映画「太平洋の奇跡-フォックスと呼ばれた男-」(2011年:日本)のモデルとなり、竹野内豊が演じた大場栄大尉の率いた歩兵第十八連隊衛生隊もその一つであった。大場栄大尉は「タッポーチョ山」を拠点にし、圧倒的に優勢な米軍に対し密林で覆われた丘や洞窟など奥深いところに戦闘を持ち込んでゲリラ戦を展開した。当然食料の補給は既に途絶えていたが、米軍の倉庫を襲撃して食料を確保するなどして戦いを続けたのである。米軍は残存兵に対する掃討作戦を繰り返し行っていたが、大場隊は巧みに掃討をかわして神出鬼没に米軍を翻弄し、いつしか米軍は大場栄大尉を「フォックス」と呼ぶようになった。

大場隊は終戦を知らず戦い続けていたが、昭和20年(1945年)11月27日に独立混成第九連隊長の天羽馬八陸軍少将の正式な降伏の命令書を受け取り、ついに12月1日に大場栄大尉以下47名は投降した。山を降り、米軍の待つ広場へ軍歌「歩兵の本領」を堂々と歌いながら整然と行進する大場隊を、米軍側代表ハーマン・ルイス大尉は畏敬の念を持って迎えたという。

サイパン島は現在では観光産業が栄え、日本人をはじめ多くの観光客で賑わうリゾート地である。日本からのフライトは3時間ほどと近く、価格も手頃なツアーが多いため人気のリゾート地である。美しい海でのダイビングやサーフィンなどのマリンスポーツのほか、スカイレジャーやゴルフなどのスポーツも盛んである。島の景色も素晴らしく、周囲は美しい砂浜と珊瑚礁に囲まれ、まさに南国の楽園と言える。
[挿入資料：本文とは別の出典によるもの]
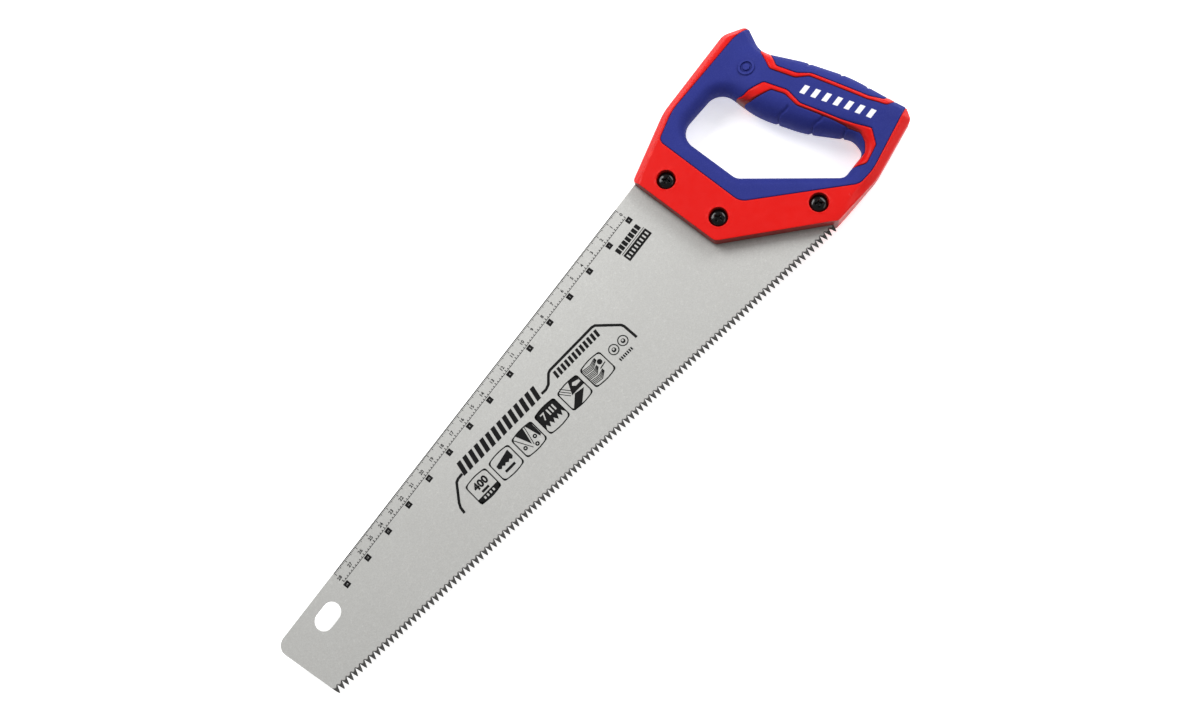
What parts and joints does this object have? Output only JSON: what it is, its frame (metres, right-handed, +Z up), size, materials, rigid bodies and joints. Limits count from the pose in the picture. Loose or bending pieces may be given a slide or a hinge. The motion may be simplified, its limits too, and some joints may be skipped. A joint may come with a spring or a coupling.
{
  "type": "hand saw",
  "caption": "Hand saw with a tapered toothed blade, a hanging slot at its toe, and a closed two-material handle screwed to the blade.",
  "frame": {"origin": "under the middle of the saw's box, in the plane that the lower side of the grip lies on", "axes": "the saw lies flat: +X runs along the teeth from the toe to the handle, +Y from the teeth to the spine, +Z up, out of the side with the screw heads"},
  "size_m": [0.5004, 0.1374, 0.029],
  "materials": {
    "blade_steel": "fine matte, hardened dark tooth points",
    "core_plastic": "satin moulded",
    "soft_grip": "soft matte moulded",
    "black_screws": "black oxide, glossy"
  },
  "bodies": {
    "root": {"blade": "blade_steel", "handle_core": "core_plastic", "grip_overmould": "soft_grip", "finger_pad": "soft_grip", "palm_pad": "soft_grip", "screw_upper": "black_screws", "screw_middle": "black_screws", "screw_lower": "black_screws", "sleeve_nut_upper": "black_screws", "sleeve_nut_middle": "black_screws", "sleeve_nut_lower": "black_screws"}
  },
  "joints": []
}
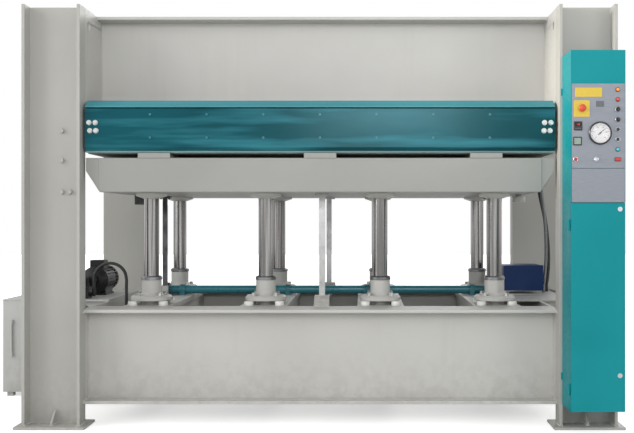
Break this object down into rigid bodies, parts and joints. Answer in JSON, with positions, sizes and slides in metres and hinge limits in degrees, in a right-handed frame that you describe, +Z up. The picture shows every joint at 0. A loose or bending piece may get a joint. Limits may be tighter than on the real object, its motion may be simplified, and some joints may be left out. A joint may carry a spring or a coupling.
{
  "type": "hydraulic platen press",
  "caption": "Up-stroke hydraulic platen press: welded portal frame, plungers lifting a table and hot platen, rack-and-pinion synchroniser, oil unit and side control cabinet.",
  "frame": {"origin": "on the floor, at the centre of the anchor holes in the four foot plates", "axes": "+X to the right along the press as its operator faces it, +Y from the operator to the rear, +Z up"},
  "size_m": [3.883, 1.896, 2.4],
  "materials": {
    "grey_paint": "satin",
    "teal_paint": "gloss",
    "dark_teal_paint": "gloss",
    "bright_steel": "ground",
    "dark_steel": "oiled",
    "bronze": "machined",
    "black_plastic": "matte",
    "rubber_hose": "matte",
    "navy_paint": "satin",
    "panel_aluminium": "anodised",
    "white_zinc": "satin",
    "insulation_board": "matte",
    "red_plastic": "gloss"
  },
  "bodies": {
    "frame": {"left_front_column": "grey_paint", "left_rear_column": "grey_paint", "right_front_column": "grey_paint", "right_rear_column": "grey_paint", "side_plates": "grey_paint", "crosshead_front_beam": "grey_paint", "crosshead_rear_beam": "grey_paint", "crosshead_ribs": "grey_paint", "base_front_beam": "grey_paint", "base_rear_beam": "grey_paint", "cylinder_bolsters": "grey_paint", "front_cylinders": "grey_paint", "rear_cylinders": "grey_paint", "gland_rings": "dark_steel", "frame_bolts": "white_zinc", "upper_platen": "dark_steel", "upper_skirts": "teal_paint", "guide_blocks": "bronze", "shaft_bearings": "dark_teal_paint", "oil_tank": "grey_paint", "pump_motor": "dark_steel", "valve_block": "dark_steel", "equipment_shelves": "grey_paint", "pressure_hose": "rubber_hose", "oil_pipes": "bright_steel", "junction_box": "navy_paint", "platen_hose": "rubber_hose", "table_hose": "rubber_hose", "cabinet_box": "teal_paint", "door_frame": "teal_paint", "switchgear": "black_plastic", "control_panel": "panel_aluminium", "pressure_gauge": "bright_steel", "panel_displays": "black_plastic", "signal_lamps": "red_plastic"},
    "table": {"moving_table": "grey_paint", "front_rods": "bright_steel", "rear_rods": "bright_steel", "table_bolts": "bright_steel", "table_clamps": "grey_paint", "insulating_spacers": "insulation_board", "lower_bolster": "grey_paint", "lower_platen": "dark_steel", "platen_skirts": "dark_teal_paint", "racks": "dark_steel", "guide_bars": "bright_steel", "hose_manifold": "dark_steel"},
    "torsion_tube": {"torsion_shaft": "dark_teal_paint", "pinions": "dark_steel"},
    "needle": {"gauge_needle": "black_plastic"},
    "stop_button": {"stop_button": "red_plastic"},
    "red_button": {"red_button": "red_plastic"},
    "up_button": {"up_button": "black_plastic"},
    "down_button": {"down_button": "black_plastic"},
    "pump_selector": {"pump_selector": "black_plastic"},
    "heat_selector": {"heat_selector": "black_plastic"},
    "key_switch": {"key_switch": "bright_steel"},
    "door": {"cabinet_door": "teal_paint"},
    "upper_lock": {"upper_door_lock": "bright_steel"},
    "lower_lock": {"lower_door_lock": "bright_steel"}
  },
  "joints": [
    {"name": "table_lift", "type": "slide", "parent": "frame", "child": "table", "axis": [0, 0, 1], "range_m": [-0.4, 0], "deforming": ["table_hose", "platen_hose"]},
    {"name": "torsion_turn", "type": "hinge", "parent": "frame", "child": "torsion_tube", "pos_m": [0, 0.223, 0.7005], "axis": [1, 0, 0], "range_deg": [0, 521]},
    {"name": "needle_turn", "type": "hinge", "parent": "frame", "child": "needle", "pos_m": [1.527, -1.014, 1.649], "axis": [0, -1, 0], "range_deg": [-80, 175], "stiffness_Nm_per_rad": 0.002},
    {"name": "stop_push", "type": "slide", "parent": "frame", "child": "stop_button", "axis": [0, 1, 0], "range_m": [0, 0.005]},
    {"name": "red_push", "type": "slide", "parent": "frame", "child": "red_button", "axis": [0, 1, 0], "range_m": [0, 0.005], "stiffness_N_per_m": 500},
    {"name": "up_push", "type": "slide", "parent": "frame", "child": "up_button", "axis": [0, 1, 0], "range_m": [0, 0.005], "stiffness_N_per_m": 500},
    {"name": "down_push", "type": "slide", "parent": "frame", "child": "down_button", "axis": [0, 1, 0], "range_m": [0, 0.005], "stiffness_N_per_m": 500},
    {"name": "pump_select", "type": "hinge", "parent": "frame", "child": "pump_selector", "pos_m": [1.623, -1.014, 1.778], "axis": [0, -1, 0], "range_deg": [-45, 45]},
    {"name": "heat_select", "type": "hinge", "parent": "frame", "child": "heat_selector", "pos_m": [1.623, -1.014, 1.722], "axis": [0, -1, 0], "range_deg": [-80, 10]},
    {"name": "key_turn", "type": "hinge", "parent": "frame", "child": "key_switch", "pos_m": [1.506, -1.014, 1.507], "axis": [0, -1, 0], "range_deg": [-90, 0]},
    {"name": "door_swing", "type": "hinge", "parent": "frame", "child": "door", "pos_m": [1.364, -0.994, 0.7], "axis": [0, 0, -1], "range_deg": [0, 110]},
    {"name": "upper_lock_turn", "type": "hinge", "parent": "door", "child": "upper_lock", "pos_m": [1.636, -1.01, 1.238], "axis": [0, 1, 0], "range_deg": [-90, 0]},
    {"name": "lower_lock_turn", "type": "hinge", "parent": "door", "child": "lower_lock", "pos_m": [1.636, -1.01, 0.337], "axis": [0, 1, 0], "range_deg": [-90, 0]}
  ],
  "couplings": [
    {"joint": "torsion_turn", "follows": "table_lift", "rad_per_m": -22.727}
  ]
}
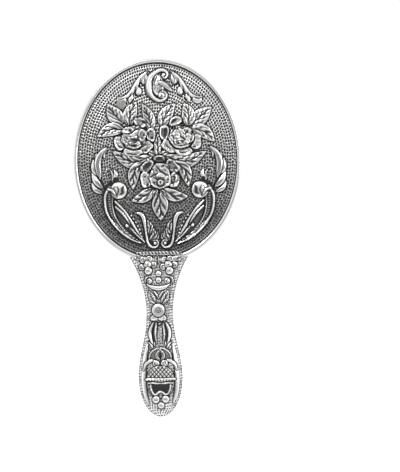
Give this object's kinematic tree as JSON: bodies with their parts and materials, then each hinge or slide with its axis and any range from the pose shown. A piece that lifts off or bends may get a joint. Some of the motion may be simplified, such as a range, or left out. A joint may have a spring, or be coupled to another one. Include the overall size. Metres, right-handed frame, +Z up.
{
  "type": "hand mirror",
  "caption": "Oval hand mirror with an embossed silver back, a plain rim band over the glass and a hollow waisted handle that swells to a round bulb.",
  "frame": {"origin": "middle of the grip, at the handle's waist", "axes": "+Z up the mirror from the handle to the head, +Y out of the glass, -Y out of the embossed back"},
  "size_m": [0.0748, 0.0106, 0.16],
  "materials": {
    "antique_silver": "pressed silver, dark oxide in the hollows and worn bright on the high places",
    "polished_silver": "polished silver with fine scratches",
    "glass": "clear polished glass",
    "mirror_coat": "mirror",
    "board": "plain stiff board",
    "pitch": "dark pitch",
    "steel": "plain steel strip"
  },
  "bodies": {
    "root": {"back_shell": "antique_silver", "rim_band": "polished_silver", "mirror_glass": "glass", "mirror_silvering": "mirror_coat", "backing_board": "board", "head_filler": "pitch", "tang": "steel", "handle_back_shell": "antique_silver", "handle_front_shell": "antique_silver", "handle_filler": "pitch"}
  },
  "joints": []
}
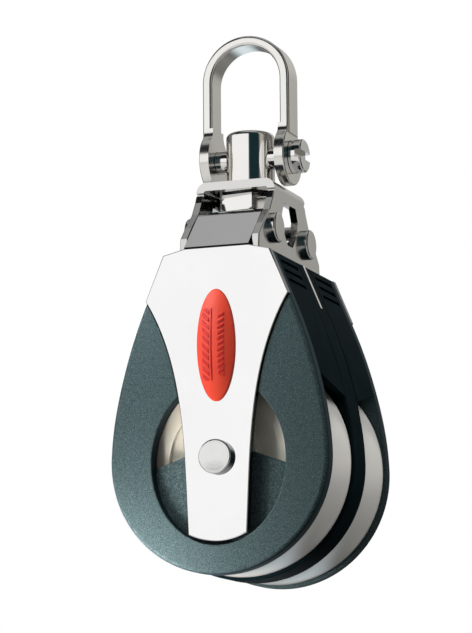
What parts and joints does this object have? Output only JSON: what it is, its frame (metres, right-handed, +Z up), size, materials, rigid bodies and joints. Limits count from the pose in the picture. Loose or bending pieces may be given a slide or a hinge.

しかしながら、大東亜戦争当時、この島では多くの日本軍将兵が祖国を護る為に戦い、大勢の日本人住民や現地人が戦闘の犠牲となった悲劇の島でもある。そしてその時の戦跡が今も島のいたる所に遺されている。一部は観光地化されているが、多くはほとんど知られずに、密林の中に眠っている。

米軍が上陸した島西部の砂浜沿いには多数のトーチカが遺されている。現在島の中心地となっている「ガラパン市街周辺」は、当時も文化・経済の中心地であり、神社や南洋興発関連の建物が遺されている。「サイパン国際空港」は当時の日米航空隊にとって重要拠点であり、多数の軍施設や兵器類を見ることができる。大場栄大尉が拠点としていた「タッポーチョ山」山頂からは島全体がよく見渡せる。また、「タッポーチョ山」南側の麓には、日本軍の砲兵陣地跡や、第四三師団戦闘指揮所が置かれた洞窟等が遺されている。